■ **Written problem**: All the data should come back exactly as it was given.

■ **Given information**:
┄┄┄┄┄┄
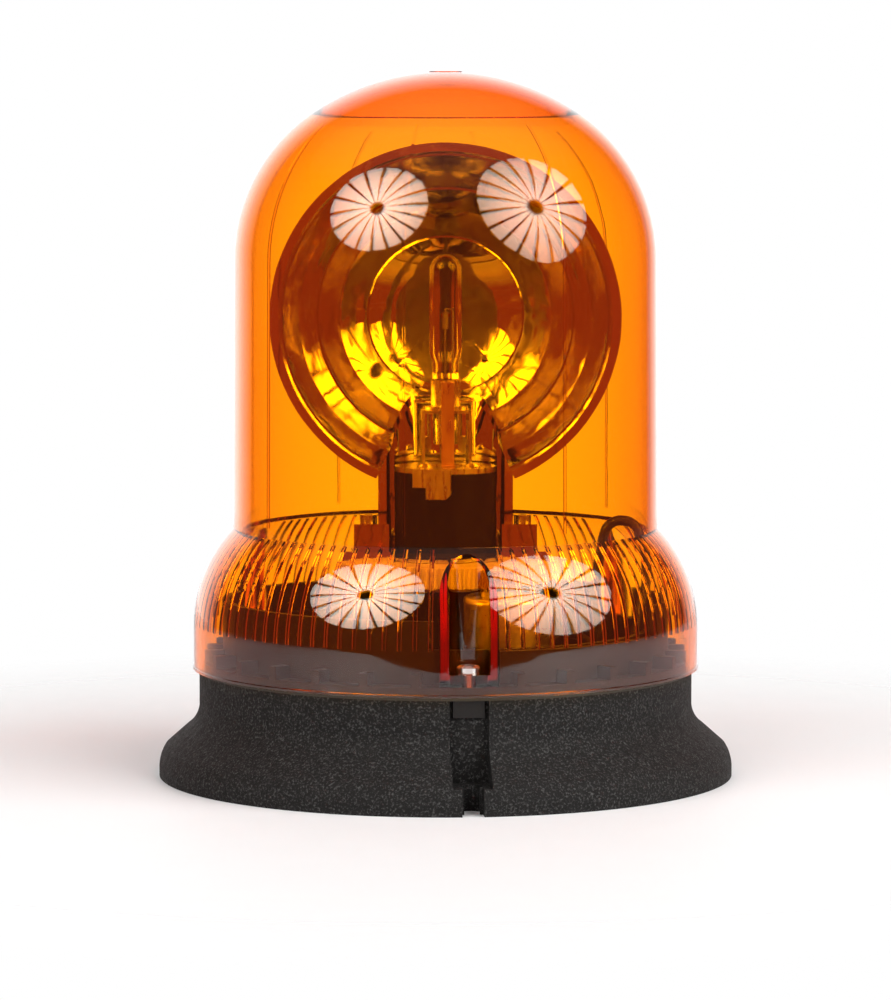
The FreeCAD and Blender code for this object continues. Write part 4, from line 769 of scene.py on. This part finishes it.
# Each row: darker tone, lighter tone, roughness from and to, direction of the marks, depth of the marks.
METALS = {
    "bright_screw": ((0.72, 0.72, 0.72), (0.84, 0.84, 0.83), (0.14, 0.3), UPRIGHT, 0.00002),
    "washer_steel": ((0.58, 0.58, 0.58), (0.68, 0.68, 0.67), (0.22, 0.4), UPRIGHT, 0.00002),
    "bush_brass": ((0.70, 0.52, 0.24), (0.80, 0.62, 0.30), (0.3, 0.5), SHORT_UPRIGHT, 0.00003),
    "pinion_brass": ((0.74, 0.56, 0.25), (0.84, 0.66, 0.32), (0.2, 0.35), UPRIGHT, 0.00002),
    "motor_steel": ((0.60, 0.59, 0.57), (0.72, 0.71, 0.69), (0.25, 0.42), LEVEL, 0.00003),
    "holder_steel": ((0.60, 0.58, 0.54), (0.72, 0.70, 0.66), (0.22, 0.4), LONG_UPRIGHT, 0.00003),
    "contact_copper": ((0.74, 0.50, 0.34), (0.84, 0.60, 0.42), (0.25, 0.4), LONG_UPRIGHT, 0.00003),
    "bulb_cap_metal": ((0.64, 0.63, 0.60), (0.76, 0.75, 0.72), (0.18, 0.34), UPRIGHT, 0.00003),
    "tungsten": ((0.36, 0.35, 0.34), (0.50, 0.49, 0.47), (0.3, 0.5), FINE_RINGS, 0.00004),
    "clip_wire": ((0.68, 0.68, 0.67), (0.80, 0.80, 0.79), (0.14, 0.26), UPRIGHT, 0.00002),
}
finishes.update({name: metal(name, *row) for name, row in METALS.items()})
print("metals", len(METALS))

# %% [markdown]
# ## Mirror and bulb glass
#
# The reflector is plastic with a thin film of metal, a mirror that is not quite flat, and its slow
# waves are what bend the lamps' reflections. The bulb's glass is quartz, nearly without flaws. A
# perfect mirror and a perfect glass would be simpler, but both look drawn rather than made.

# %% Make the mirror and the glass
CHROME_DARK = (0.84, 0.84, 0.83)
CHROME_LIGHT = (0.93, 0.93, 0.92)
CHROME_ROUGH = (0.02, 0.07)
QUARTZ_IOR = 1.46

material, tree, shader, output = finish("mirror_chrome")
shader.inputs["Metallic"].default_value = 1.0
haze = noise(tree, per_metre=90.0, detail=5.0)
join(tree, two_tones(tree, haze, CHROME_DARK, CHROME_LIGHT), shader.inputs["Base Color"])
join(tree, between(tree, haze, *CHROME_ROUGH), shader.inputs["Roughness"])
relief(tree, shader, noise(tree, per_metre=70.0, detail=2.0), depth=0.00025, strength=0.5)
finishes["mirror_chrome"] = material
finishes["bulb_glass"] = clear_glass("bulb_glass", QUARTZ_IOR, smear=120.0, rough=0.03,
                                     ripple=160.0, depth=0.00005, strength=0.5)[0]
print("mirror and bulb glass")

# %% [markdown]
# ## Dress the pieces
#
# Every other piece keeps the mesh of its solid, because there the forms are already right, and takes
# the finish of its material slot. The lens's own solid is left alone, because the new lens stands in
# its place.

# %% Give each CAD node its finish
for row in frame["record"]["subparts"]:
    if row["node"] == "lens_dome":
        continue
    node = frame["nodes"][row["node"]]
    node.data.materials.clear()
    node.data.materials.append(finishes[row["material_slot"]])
┄┄┄┄┄┄
■ **Result for this exercise**:
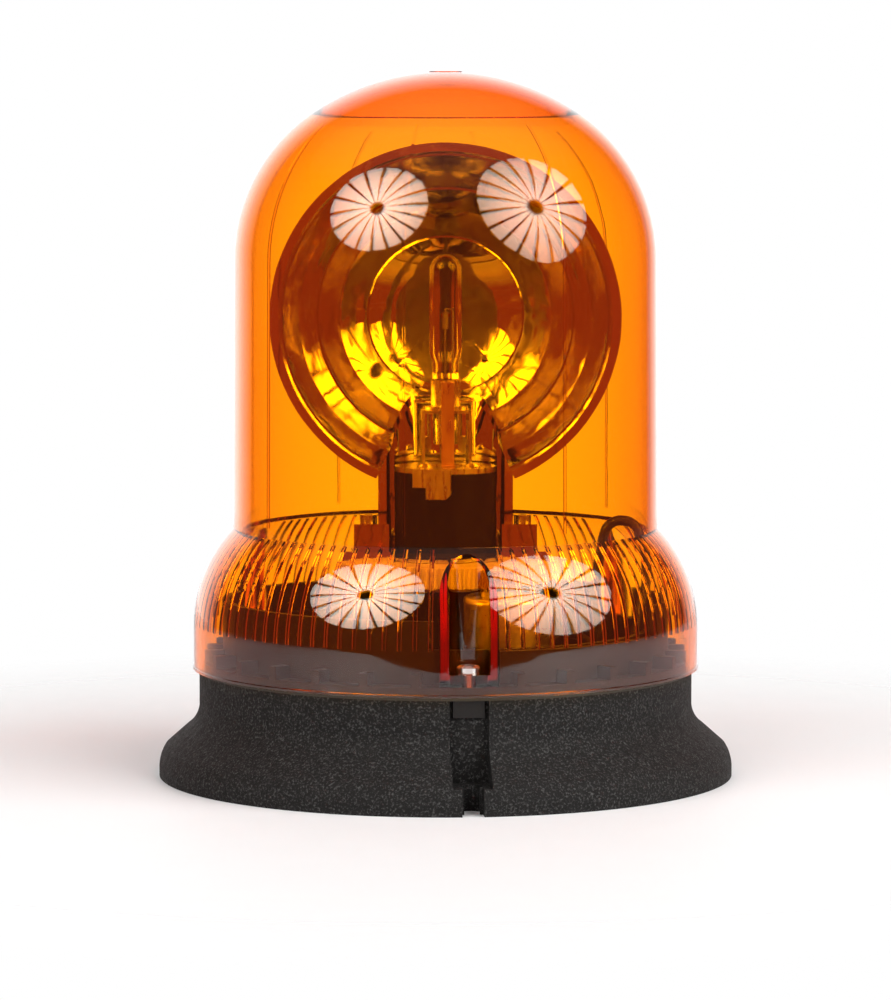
The FreeCAD and Blender code for this object continues. Write part 4, from line 769 of scene.py on. This part finishes it.
# Each row: darker tone, lighter tone, roughness from and to, direction of the marks, depth of the marks.
METALS = {
    "bright_screw": ((0.72, 0.72, 0.72), (0.84, 0.84, 0.83), (0.14, 0.3), UPRIGHT, 0.00002),
    "washer_steel": ((0.58, 0.58, 0.58), (0.68, 0.68, 0.67), (0.22, 0.4), UPRIGHT, 0.00002),
    "bush_brass": ((0.70, 0.52, 0.24), (0.80, 0.62, 0.30), (0.3, 0.5), SHORT_UPRIGHT, 0.00003),
    "pinion_brass": ((0.74, 0.56, 0.25), (0.84, 0.66, 0.32), (0.2, 0.35), UPRIGHT, 0.00002),
    "motor_steel": ((0.60, 0.59, 0.57), (0.72, 0.71, 0.69), (0.25, 0.42), LEVEL, 0.00003),
    "holder_steel": ((0.60, 0.58, 0.54), (0.72, 0.70, 0.66), (0.22, 0.4), LONG_UPRIGHT, 0.00003),
    "contact_copper": ((0.74, 0.50, 0.34), (0.84, 0.60, 0.42), (0.25, 0.4), LONG_UPRIGHT, 0.00003),
    "bulb_cap_metal": ((0.64, 0.63, 0.60), (0.76, 0.75, 0.72), (0.18, 0.34), UPRIGHT, 0.00003),
    "tungsten": ((0.36, 0.35, 0.34), (0.50, 0.49, 0.47), (0.3, 0.5), FINE_RINGS, 0.00004),
    "clip_wire": ((0.68, 0.68, 0.67), (0.80, 0.80, 0.79), (0.14, 0.26), UPRIGHT, 0.00002),
}
finishes.update({name: metal(name, *row) for name, row in METALS.items()})
print("metals", len(METALS))

# %% [markdown]
# ## Mirror and bulb glass
#
# The reflector is plastic with a thin film of metal, a mirror that is not quite flat, and its slow
# waves are what bend the lamps' reflections. The bulb's glass is quartz, nearly without flaws. A
# perfect mirror and a perfect glass would be simpler, but both look drawn rather than made.

# %% Make the mirror and the glass
CHROME_DARK = (0.84, 0.84, 0.83)
CHROME_LIGHT = (0.93, 0.93, 0.92)
CHROME_ROUGH = (0.02, 0.07)
QUARTZ_IOR = 1.46

material, tree, shader, output = finish("mirror_chrome")
shader.inputs["Metallic"].default_value = 1.0
haze = noise(tree, per_metre=90.0, detail=5.0)
join(tree, two_tones(tree, haze, CHROME_DARK, CHROME_LIGHT), shader.inputs["Base Color"])
join(tree, between(tree, haze, *CHROME_ROUGH), shader.inputs["Roughness"])
relief(tree, shader, noise(tree, per_metre=70.0, detail=2.0), depth=0.00025, strength=0.5)
finishes["mirror_chrome"] = material
finishes["bulb_glass"] = clear_glass("bulb_glass", QUARTZ_IOR, smear=120.0, rough=0.03,
                                     ripple=160.0, depth=0.00005, strength=0.5)[0]
print("mirror and bulb glass")

# %% [markdown]
# ## Dress the pieces
#
# Every other piece keeps the mesh of its solid, because there the forms are already right, and takes
# the finish of its material slot. The lens's own solid is left alone, because the new lens stands in
# its place.

# %% Give each CAD node its finish
for row in frame["record"]["subparts"]:
    if row["node"] == "lens_dome":
        continue
    node = frame["nodes"][row["node"]]
    node.data.materials.clear()
    node.data.materials.append(finishes[row["material_slot"]])